The TTFA’s problems will not be solved merely by re-entry to Fifa and, possibly, normalisation. Wallace suggested introspection is needed, rather than noise.
“We need to reset Trinidad and Tobago’s football,” he said. “We cannot continue doing the same things over and over with half-prepared teams. We need to start properly developing our players so they can have a real chance.
“Everybody’s talking about missing out on this and missing out on that but we should be focusing on building up our players, so they can go out there and perform. Instead we have been taking a little bit of money and running into competitions and coming back out early, running in and coming back out again.”
The TTFA entered just one tournament under the Wallace-led administration. The Women’s National Under-20 Team finished as quarterfinalists at the Concacaf 2020 competition under head coach Richard Hood.
It was a significant improvement from a bunch of players who were humiliated at Under-15 level under coach Marlon Charles—they lost 22-0 to USA and 15-0 to Mexico—and failed to even reach the final Caribbean Under-17 qualifying round under Jamaal Shabazz.

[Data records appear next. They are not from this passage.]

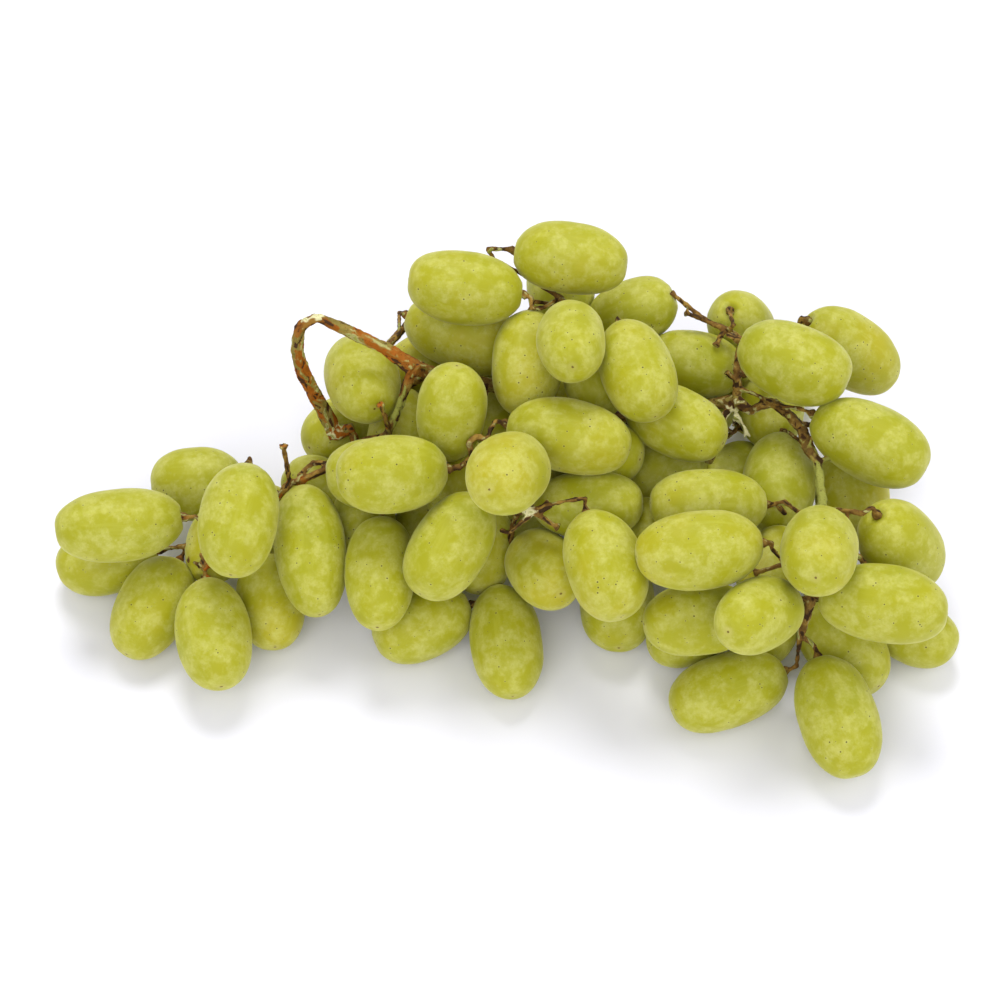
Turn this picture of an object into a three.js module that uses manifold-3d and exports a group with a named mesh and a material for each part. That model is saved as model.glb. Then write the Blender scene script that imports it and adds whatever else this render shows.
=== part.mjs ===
// A bunch of long white table grapes, lying down as picked. Millimetres, +Z up, X along the bunch.
// The stalk grew as one piece: a bent main stem, its side branches and the short pedicels that each
// end in a berry. Every berry is a body of its own.
import * as THREE from "three";
import { mergeVertices } from "three/addons/utils/BufferGeometryUtils.js";
import Module from "manifold-3d";

// Driving dimensions
const touchGap = 0.35; // clear space between neighbouring bodies
const berrySides = 8; // facets round a berry
const berryRings = 6; // facets along a berry
const branchSides = 5;
const pedicelSides = 5;
const pedicelRadius = 0.6;
const pedicelHeadRadius = 1.35; // the swollen disc that carries the berry
const pedicelHeadLength = 1.1;
const pedicelNeckLength = 2.6; // the straight stretch behind the berry, with the head
const bentNeckLength = 1.7; // the same, where the pedicel bends close to the berry
const pedicelFootFlare = 1.25; // how much thicker a pedicel is where it leaves its branch
const pedicelReach = 42; // furthest that a berry hangs from the branch it grew on
const rootSteps = 4; // places tried along each stretch of branch for a pedicel's foot
const crowdingCost = 12; // millimetres of detour that a pedicel makes to miss a millimetre of berry
const elbowBluntness = 0.6; // height of the blunt end of a twig, in radii
const ballsEachWay = 3; // balls on each side of a berry's middle that stand for it while it settles
const settleRounds = 240;
const stalkTolerance = 0.25; // slivers that the cuts leave on the stalk are merged up to this size

const wasm = await Module();
wasm.setup();

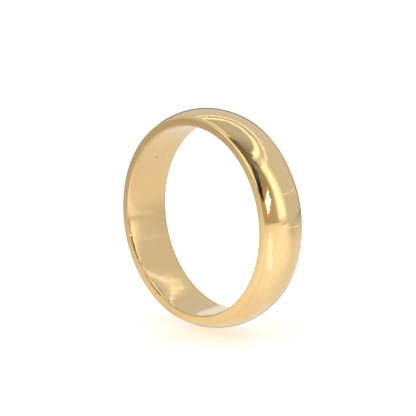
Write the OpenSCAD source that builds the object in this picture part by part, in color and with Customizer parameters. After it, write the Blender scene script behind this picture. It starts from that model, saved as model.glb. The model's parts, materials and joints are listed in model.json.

However, within weeks of the Women’s Soca Warriors credible showing, the Bureau of the Fifa Council stepped in to remove Wallace. Revelations about a secret contract handed to marketing director Peter Miller and deals with Soca Warriors head coach Terry Fenwick and general secretary Ramesh Ramdhan that did not match terms agreed to by the board, weakened Wallace’s moral authority too.
Arguably, Gobin’s judgment offered a touch of redemption to the former Carapichaima East Secondary vice-principal, who was voted into office with a largely unblemished record from his time as Secondary Schools Football League (SSFL) president.
Even with the High Court win under his belt—once it is not snatched away by the Court of Appeal on Monday—Wallace would surely need a CAS miracle to survive at the helm of the TTFA. That is particularly ironic considering his team’s acrimonious departure from the Swiss-based sport arbitration body in May.
At this stage, though, Wallace’s fate still remains in his own hands.